--- Start of Data block ---

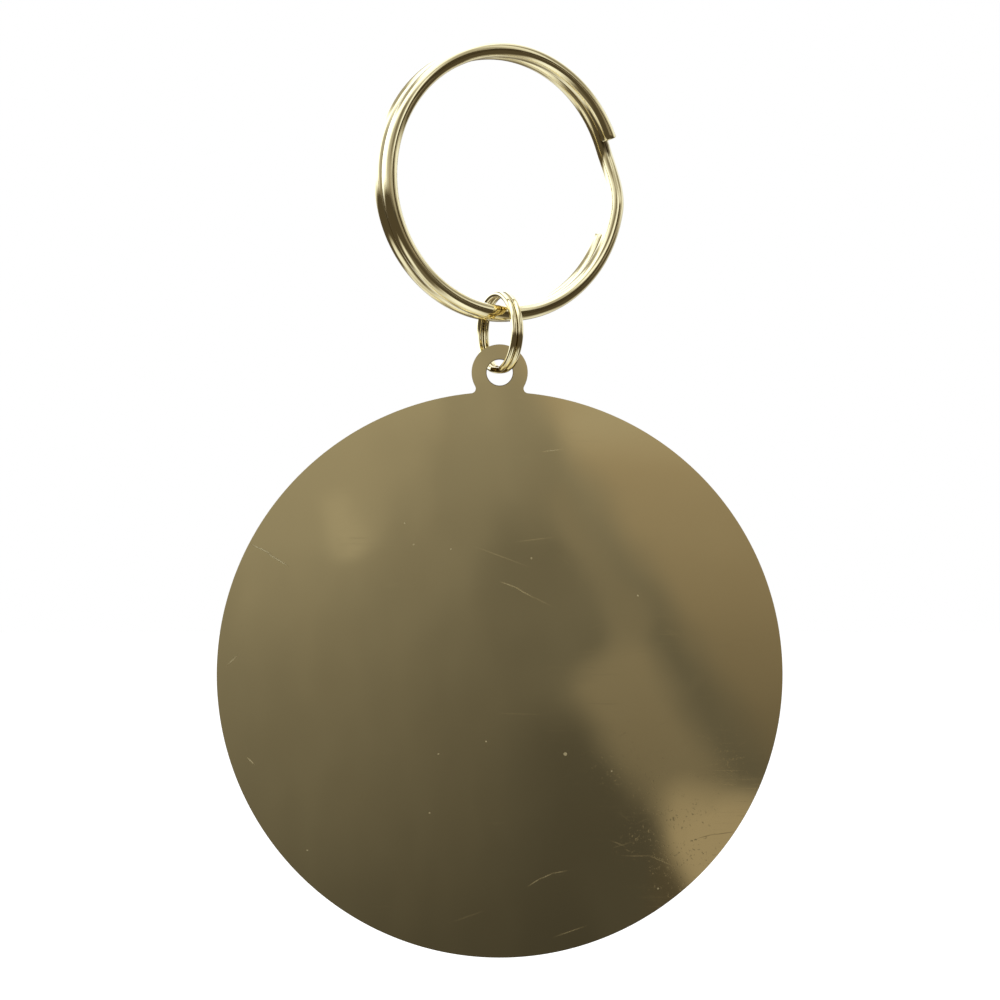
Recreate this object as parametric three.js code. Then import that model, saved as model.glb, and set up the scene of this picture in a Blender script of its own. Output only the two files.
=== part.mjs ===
import * as THREE from 'three';

// Key tag, in millimetres: a flat round metal blank with an ear hangs on a small split ring,
// and that hangs on a large split ring for keys. It is stored hanging, as the photograph shows it:
// +Z is up, and the viewer looks along +Y at the face of the blank, with +X to the right.
// The origin is at the top of the large ring's bore, on what would carry it.

// Sizes of the blank, which is stamped from one sheet.
const discDiameter = 50;
const plateThickness = 1;
const edgeChamfer = 0.08;
const earWallWidth = 1.33;
const earHoleStandoff = 1.71;
const neckFilletRadius = 0.42;

// Sizes of the large ring, which holds the keys.
const keyRingDiameter = 24.6;
const keyWireDiameter = 1.35;

// Sizes of the small ring, which links the blank to the large one.
const linkRingDiameter = 7.3;
const linkWireDiameter = 0.57;

// Room between the two turns of a ring, and round what passes through something else.
const turnGap = 0.42;
const linkSeatClearance = 0.35;
const earHoleClearance = 0.1;
const earHangDrop = 0.2;

// How far each ring is turned about the vertical. A positive angle takes its right side away.
const keyRingTurnDegrees = 30;
const linkRingTurnDegrees = -63;

// Where each wire is cut, and where it steps from its front turn to its back turn, in degrees
// round the ring from its right side and upwards. The wire starts at its front cut end.
const keyWireDegrees = { frontEnd: 20, stepStart: 340, stepEnd: 382, backEnd: 702 };
const linkWireDegrees = { frontEnd: 299, stepStart: 598, stepEnd: 658, backEnd: 957 };

// Counts of facets and samples.
const discFacets = 144;
const earFacets = 40;
const filletFacets = 6;
const holeFacets = 36;
const keyStepsPerTurn = 60;
const keyWireSides = 10;
const linkStepsPerTurn = 40;
const linkWireSides = 8;
const gapSamplesPerTurn = 180;
const gapSkippedSamples = 45;

const polishedBrass = { color: 0xcdb06c, roughness: 0.12, metalness: 1 };

// A smooth step is half as steep again in its middle as a straight one.
const smoothStepSteepness = 1.5;

const radians = THREE.MathUtils.degToRad;
const quarterTurn = radians(90);
const fullTurn = radians(360);

// The centre line of a split ring's wire: a turn at the front, a step across, a turn behind.
class SplitRingLine extends THREE.Curve {
  constructor(ringDiameter, wireDiameter, wireDegrees) {
    super();
    this.wireDiameter = wireDiameter;
    this.meanRadius = (ringDiameter - wireDiameter) / 2;
    this.boreRadius = this.meanRadius - wireDiameter / 2;
    this.turnPitch = wireDiameter + turnGap;
    this.frontEnd = radians(wireDegrees.frontEnd);
    this.stepStart = radians(wireDegrees.stepStart);
    this.stepEnd = radians(wireDegrees.stepEnd);
    this.backEnd = radians(wireDegrees.backEnd);
    this.turns = (this.backEnd - this.frontEnd) / fullTurn;
  }

  getPoint(share, target = new THREE.Vector3()) {
    const angle = THREE.MathUtils.lerp(this.frontEnd, this.backEnd, share);
    const acrossShare = THREE.MathUtils.smoothstep(angle, this.stepStart, this.stepEnd);
    const depth = THREE.MathUtils.lerp(-this.turnPitch / 2, this.turnPitch / 2, acrossShare);
    return target.set(this.meanRadius * Math.cos(angle), depth, this.meanRadius * Math.sin(angle));
  }

  // The steepest angle of the step across.
  get stepSlant() {
    const stepLength = this.meanRadius * (this.stepEnd - this.stepStart);
    return Math.atan((smoothStepSteepness * this.turnPitch) / stepLength);
  }

  // The least room between the wire and itself, from points a quarter turn or more apart on it.
  leastGap() {
    const count = Math.ceil(gapSamplesPerTurn * this.turns);
    const points = this.getPoints(count);
    let least = Infinity;
    for (let first = 0; first <= count; first += 1) {
      for (let second = first + gapSkippedSamples; second <= count; second += 1) {
        least = Math.min(least, points[first].distanceTo(points[second]));
      }
    }
    return least - this.wireDiameter;
  }
}

const keyRingLine = new SplitRingLine(keyRingDiameter, keyWireDiameter, keyWireDegrees);
const linkRingLine = new SplitRingLine(linkRingDiameter, linkWireDiameter, linkWireDegrees);

// One unbroken wire along a split ring's centre line, with square cut ends.
function splitRingGeometry(line, stepsPerTurn, sides) {
  const corners = new THREE.ArcCurve(0, 0, line.wireDiameter / 2, 0, fullTurn).getPoints(sides);
  return new THREE.ExtrudeGeometry(new THREE.Shape(corners.slice(0, sides)), {
    steps: Math.ceil(stepsPerTurn * line.turns),
    extrudePath: line,
  });
}

// The link ring's wire steps across where it goes through the ear. Its slant to the axis of the
// hole is the ring's own turn plus that of the step, and the hole clears it at both faces.
function earHoleRadius() {
  const slant = quarterTurn + radians(linkRingTurnDegrees) + linkRingLine.stepSlant;
  const wireReach = linkWireDiameter / 2 / Math.cos(slant);
  const sideways = (plateThickness / 2) * Math.tan(slant) + wireReach;
  return Math.hypot(sideways, earHangDrop) + earHoleClearance;
}

// Points along an arc but for its last one, which the next arc of the outline starts with.
function arcPoints(x, y, radius, startAngle, endAngle, clockwise, facets) {
  return new THREE.ArcCurve(x, y, radius, startAngle, endAngle, clockwise).getPoints(facets).slice(0, -1);
}

// The blank's outline about the centre of its hole: round the disc, up a small fillet, round the
// ear and down the other fillet. Each fillet touches the circles of the disc and the ear.
function blankShape(holeRadius) {
  const discRadius = discDiameter / 2;
  const discBelow = discRadius + earHoleStandoff;
  const earRadius = holeRadius + earWallWidth;
  const filletToDisc = discRadius + neckFilletRadius;
  const filletToEar = earRadius + neckFilletRadius;
  const filletBelow = (discBelow ** 2 + filletToEar ** 2 - filletToDisc ** 2) / (2 * discBelow);
  const filletAside = Math.sqrt(filletToEar ** 2 - filletBelow ** 2);
  const fromDisc = Math.atan2(discBelow - filletBelow, filletAside);
  const fromEar = Math.atan2(-filletBelow, filletAside);
  const half = Math.PI;

  const rightFillet = [filletAside, -filletBelow, neckFilletRadius];
  const leftFillet = [-filletAside, -filletBelow, neckFilletRadius];
  const shape = new THREE.Shape([
    ...arcPoints(0, -discBelow, discRadius, half - fromDisc, fullTurn + fromDisc, false, discFacets),
    ...arcPoints(...rightFillet, half + fromDisc, half + fromEar, true, filletFacets),
    ...arcPoints(0, 0, earRadius, fromEar, half - fromEar, false, earFacets),
    ...arcPoints(...leftFillet, -fromEar, -fromDisc, true, filletFacets),
  ]);
  shape.holes.push(new THREE.Path(arcPoints(0, 0, holeRadius, 0, fullTurn, false, holeFacets)));
  return shape;
}

// The flat blank, standing upright about the centre of its hole, with its edges broken.
function blankGeometry() {
  const geometry = new THREE.ExtrudeGeometry(blankShape(earHoleRadius()), {
    depth: plateThickness - 2 * edgeChamfer,
    bevelThickness: edgeChamfer,
    bevelSize: edgeChamfer,
    bevelOffset: -edgeChamfer,
    bevelSegments: 1,
  });
  return geometry.translate(0, 0, edgeChamfer - plateThickness / 2).rotateX(quarterTurn);
}

function brassMesh(name, geometry) {
  const mesh = new THREE.Mesh(geometry, new THREE.MeshStandardMaterial(polishedBrass));
  mesh.name = name;
  return mesh;
}

// The large ring hangs by the top of its bore.
function keyRing() {
  const mesh = brassMesh('key_ring', splitRingGeometry(keyRingLine, keyStepsPerTurn, keyWireSides));
  mesh.rotation.z = radians(keyRingTurnDegrees);
  mesh.position.z = -keyRingLine.boreRadius;
  return mesh;
}

// The link ring's bore rests on both turns of the large ring's wire, side by side in it.
function linkRing() {
  const mesh = brassMesh('link_ring', splitRingGeometry(linkRingLine, linkStepsPerTurn, linkWireSides));
  const keyWireReach = linkRingLine.boreRadius - linkSeatClearance - keyWireDiameter / 2;
  const seatDrop = Math.sqrt(keyWireReach ** 2 - (keyRingLine.turnPitch / 2) ** 2);
  mesh.rotation.z = radians(linkRingTurnDegrees);
  mesh.position.z = -keyRingLine.boreRadius - keyRingLine.meanRadius - seatDrop;
  return mesh;
}

// The blank hangs by its ear on the foot of the link ring.
function tagDisc(link) {
  const mesh = brassMesh('tag_disc', blankGeometry());
  mesh.position.z = link.position.z - linkRingLine.meanRadius - earHangDrop;
  return mesh;
}

const keyTag = new THREE.Group();
const link = linkRing();
keyTag.add(keyRing(), link, tagDisc(link));

console.log(`key_ring, least gap between its turns: ${keyRingLine.leastGap().toFixed(3)} mm`);
console.log(`link_ring, least gap between its turns: ${linkRingLine.leastGap().toFixed(3)} mm`);

export default keyTag;
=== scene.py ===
"""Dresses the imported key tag: a round brass blank on a small split ring and a large one.

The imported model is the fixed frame. Every piece is made in metres, in the frame's own axes: +Z is
up, the shown face of the blank looks along -Y, and the origin is the top of the large ring's bore.
"""

import logging
import math
from dataclasses import dataclass
from enum import Enum
from typing import Optional, Sequence, Union

import bmesh
import bpy
from bmesh.types import BMesh, BMVert
from bpy.types import Material, Node, NodeOutputs, NodeSocket, NodeTree, Object, Scene
from mathutils import Matrix, Vector


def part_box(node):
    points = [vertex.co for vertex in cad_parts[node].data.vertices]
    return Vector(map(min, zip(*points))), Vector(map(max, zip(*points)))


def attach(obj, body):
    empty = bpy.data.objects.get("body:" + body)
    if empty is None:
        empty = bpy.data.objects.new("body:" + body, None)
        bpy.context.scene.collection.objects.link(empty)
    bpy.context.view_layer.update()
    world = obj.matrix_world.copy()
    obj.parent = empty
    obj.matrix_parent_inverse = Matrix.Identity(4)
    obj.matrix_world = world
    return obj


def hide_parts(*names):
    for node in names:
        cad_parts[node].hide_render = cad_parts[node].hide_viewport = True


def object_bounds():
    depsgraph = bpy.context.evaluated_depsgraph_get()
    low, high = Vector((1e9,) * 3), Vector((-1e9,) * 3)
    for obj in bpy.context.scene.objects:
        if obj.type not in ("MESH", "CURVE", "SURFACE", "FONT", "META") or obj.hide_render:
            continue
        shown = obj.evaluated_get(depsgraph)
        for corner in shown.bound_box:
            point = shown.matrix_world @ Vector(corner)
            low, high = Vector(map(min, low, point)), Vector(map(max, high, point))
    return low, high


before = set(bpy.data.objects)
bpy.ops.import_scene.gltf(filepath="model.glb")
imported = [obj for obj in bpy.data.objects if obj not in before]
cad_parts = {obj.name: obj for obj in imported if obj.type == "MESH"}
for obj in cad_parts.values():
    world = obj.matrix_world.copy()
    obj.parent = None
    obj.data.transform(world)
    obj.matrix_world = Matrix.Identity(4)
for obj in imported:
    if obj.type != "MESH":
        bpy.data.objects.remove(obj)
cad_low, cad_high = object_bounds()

log = logging.getLogger("key_tag")

MM = 0.001
UP = Vector((0, 0, 1))
ACROSS = Vector((1, 0, 0))
BACKWARDS = Vector((0, 1, 0))

Value = Union[float, Sequence[float], NodeSocket]


class Body(Enum):
    """The bodies that the pieces ride on, by their names in the frame."""

    KEY_RING = "key_ring"
    LINK_RING = "link_ring"
    TAG_DISC = "tag_disc"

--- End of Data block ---

## Work instructions
Return exactly, and only, the lines from the one containing "const keyTag = new THREE.Group();" down to the one containing "imported = [obj", with both of those lines included.

## Correct answer
const keyTag = new THREE.Group();
const link = linkRing();
keyTag.add(keyRing(), link, tagDisc(link));

console.log(`key_ring, least gap between its turns: ${keyRingLine.leastGap().toFixed(3)} mm`);
console.log(`link_ring, least gap between its turns: ${linkRingLine.leastGap().toFixed(3)} mm`);

export default keyTag;
=== scene.py ===
"""Dresses the imported key tag: a round brass blank on a small split ring and a large one.

The imported model is the fixed frame. Every piece is made in metres, in the frame's own axes: +Z is
up, the shown face of the blank looks along -Y, and the origin is the top of the large ring's bore.
"""

import logging
import math
from dataclasses import dataclass
from enum import Enum
from typing import Optional, Sequence, Union

import bmesh
import bpy
from bmesh.types import BMesh, BMVert
from bpy.types import Material, Node, NodeOutputs, NodeSocket, NodeTree, Object, Scene
from mathutils import Matrix, Vector


def part_box(node):
    points = [vertex.co for vertex in cad_parts[node].data.vertices]
    return Vector(map(min, zip(*points))), Vector(map(max, zip(*points)))


def attach(obj, body):
    empty = bpy.data.objects.get("body:" + body)
    if empty is None:
        empty = bpy.data.objects.new("body:" + body, None)
        bpy.context.scene.collection.objects.link(empty)
    bpy.context.view_layer.update()
    world = obj.matrix_world.copy()
    obj.parent = empty
    obj.matrix_parent_inverse = Matrix.Identity(4)
    obj.matrix_world = world
    return obj


def hide_parts(*names):
    for node in names:
        cad_parts[node].hide_render = cad_parts[node].hide_viewport = True


def object_bounds():
    depsgraph = bpy.context.evaluated_depsgraph_get()
    low, high = Vector((1e9,) * 3), Vector((-1e9,) * 3)
    for obj in bpy.context.scene.objects:
        if obj.type not in ("MESH", "CURVE", "SURFACE", "FONT", "META") or obj.hide_render:
            continue
        shown = obj.evaluated_get(depsgraph)
        for corner in shown.bound_box:
            point = shown.matrix_world @ Vector(corner)
            low, high = Vector(map(min, low, point)), Vector(map(max, high, point))
    return low, high


before = set(bpy.data.objects)
bpy.ops.import_scene.gltf(filepath="model.glb")
imported = [obj for obj in bpy.data.objects if obj not in before]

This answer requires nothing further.